Which is why it is better to have higher IPC cpus.
a c 448 à CPUs
October 16, 2012 12:27:51 AM

cbrunnem said:
Ummmm most games use 2-3 cores actually and newer games can use 4+ cores. I have BF3 is one that can use more then 4 as it shows improvement with an i7 over an i5.


Maybe most of the games you are interested in playing may use more than 2 cores, but the vast majority of games still only use 2 cores. A few only use 1 core.
a b à CPUs
October 16, 2012 2:01:24 AM

jaguarskx said:
Maybe most of the games you are interested in playing may use more than 2 cores, but the vast majority of games still only use 2 cores. A few only use 1 core.

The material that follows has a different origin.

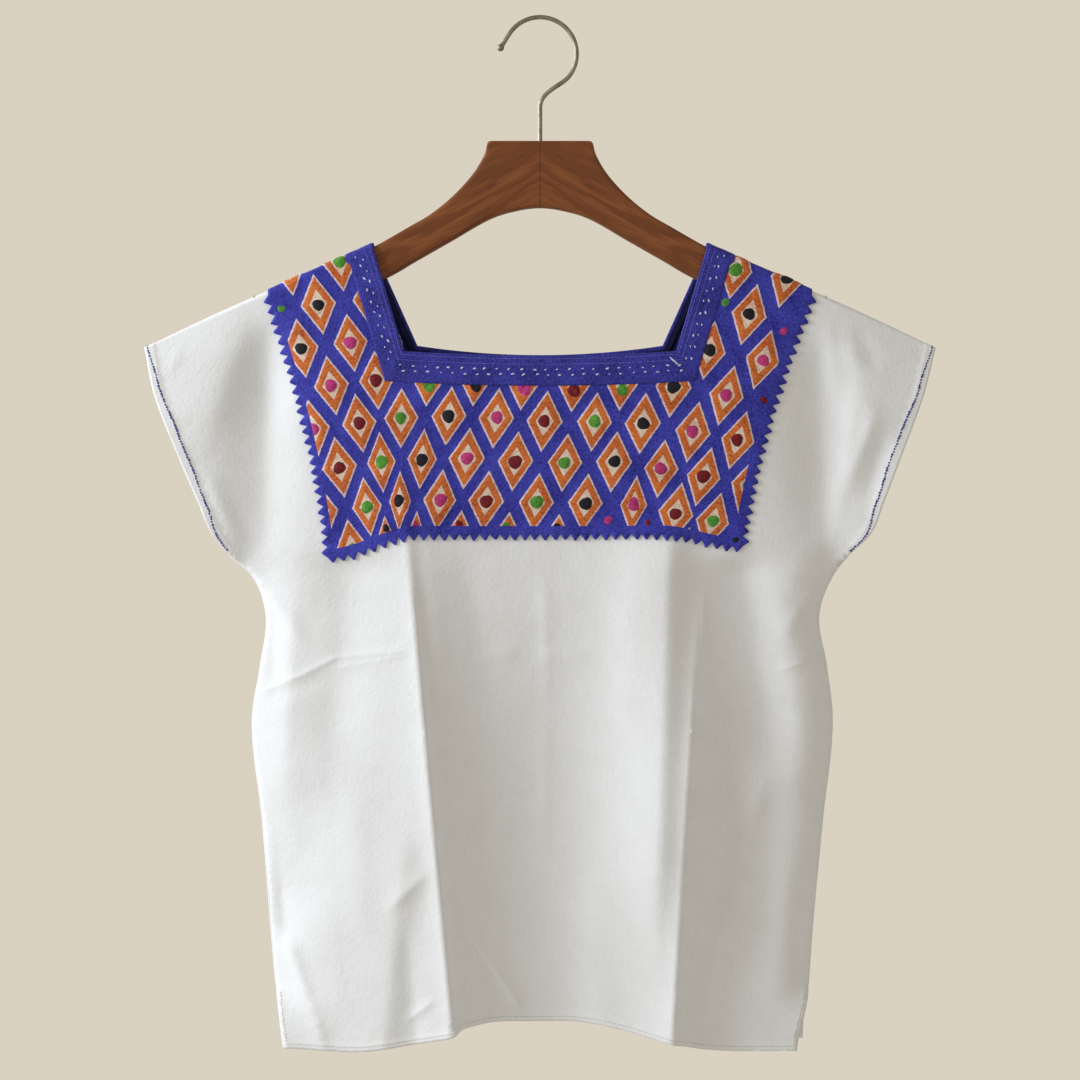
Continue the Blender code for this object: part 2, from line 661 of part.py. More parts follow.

thats probably fair but in 1-2 years the amount of games using 1-2 cores will be an ever fewer percentage.
a c 123 à CPUs
October 16, 2012 2:18:25 AM

Z1NONLY said:
Intel gets more done per clock cycle than AMD. (At the moment anyway)

It's called IPC or "instructions per clock". Intel has an advantage in this area and it means AMD chips have to run at faster clocks to get the same amount of work done in the same amountof time.


IPC is one part of it. Another is branch prediction which is where Intel shines as well as cache latency. Also all instructions are saved in the L3 cache (on Sandy Bridge or higher) in case a core needs it again reducing access time.

cbrunnem said:
thats probably fair but in 1-2 years the amount of games using 1-2 cores will be an ever fewer percentage.


This I doubt. The only way we will see that is when the next gen of consoles hits (and I mean XBox/PS not Wii). Once they have quad cores or better (Cell doesn't count) we will see games to start moving towards more than two cores and then there is the speed of that actually happening as it takes years.
a c 101 à CPUs
October 16, 2012 2:35:51 AM

cbrunnem said:
thats probably fair but in 1-2 years the amount of games using 1-2 cores will be an ever fewer percentage.

It has been 10 years since the beginning of desktop multi-processing/multi-threading yet the average game today is still fundamentally single-threaded with light/moderate use of a 2nd or 3rd core when available. It will likely take the better part of 10 more years for mainstream games to require quad-core to achieve reasonable playability.

Threading is easier said than done, particularly in a game's core logic which generally does not lend itself well to threading due to its non-linear/unpredictable nature.
a b à CPUs
October 16, 2012 3:39:51 AM

jimmysmitty said:
IPC is one part of it. Another is branch prediction which is where Intel shines as well as cache latency. Also all instructions are saved in the L3 cache (on Sandy Bridge or higher) in case a core needs it again reducing access time.



This I doubt. The only way we will see that is when the next gen of consoles hits (and I mean XBox/PS not Wii). Once they have quad cores or better (Cell doesn't count) we will see games to start moving towards more than two cores and then there is the speed of that actually happening as it takes years.


xbox 360 and ps3 already are triple cores(assuming the 6 SPEs are like hyperthreading threads) and the next gen xbox 720s are rumored to have an 8 core intel cpu.... ive also seen 16 core rumored but likes be real....

i guess my opinion is skewed from the games i play.